De fato, o Plano Real não se tratava simplesmente de um plano eleitoreiro, mas de um programa que se inseria num projeto mais amplo de inserção do Brasil na nova ordem internacional. Esse projeto, sim, fracassou de forma retumbante.


 


 


Notas


 


 


(1) Resumidamente, a inflação inercial parte da hipótese que nos processos inflacionários crônicos, a inflação passada é a principal causa da inflação presente. Isso quer dizer que os preços são reajustados de acordo com a inflação observada no período imediatamente anterior. A indexação para a correção monetária dos preços e salários tende a propagar a inflação passada para o futuro.


 


 



(2) ARIDA, Pérsio e REZENDE, André Lara (1986). Inflação zero, Brasil, Argentina e Israel. Rio de Janeiro: Paz e Terra. Os dois autores participaram tanto da elaboração do Plano Cruzado quanto do Plano Real.


 


 


(3) BELLUZZO, Luiz Gonzaga e ALMEIDA, Julio Gomes (2002). Depois da queda: a economia brasileira da crise da dívida aos impasses do real.
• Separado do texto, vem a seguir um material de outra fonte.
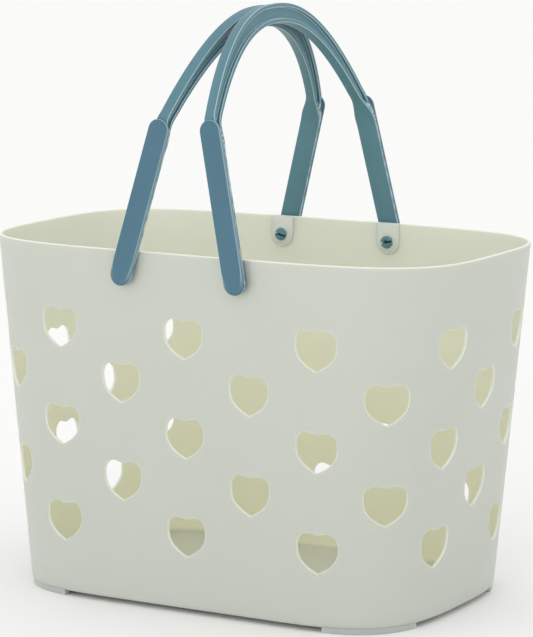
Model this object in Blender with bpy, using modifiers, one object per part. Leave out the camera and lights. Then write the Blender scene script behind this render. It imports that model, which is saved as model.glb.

Rio de Janeiro: Civilização Brasileira (p.363).


 



(4) No lançamento do Plano Cruzado em 1986, o governo concedeu um reajuste de 15% no salário mínimo e de 8% em todos os salários.


 


 


(5) Crise do México (1994-1995), a crise asiática (1997-1998), a crise da Rússia (1998), o colapso do currency board da Argentina, o estouro da bolha especulativa no mercado de ações e os escândalos corporativos nos Estados Unidos (2001-2002).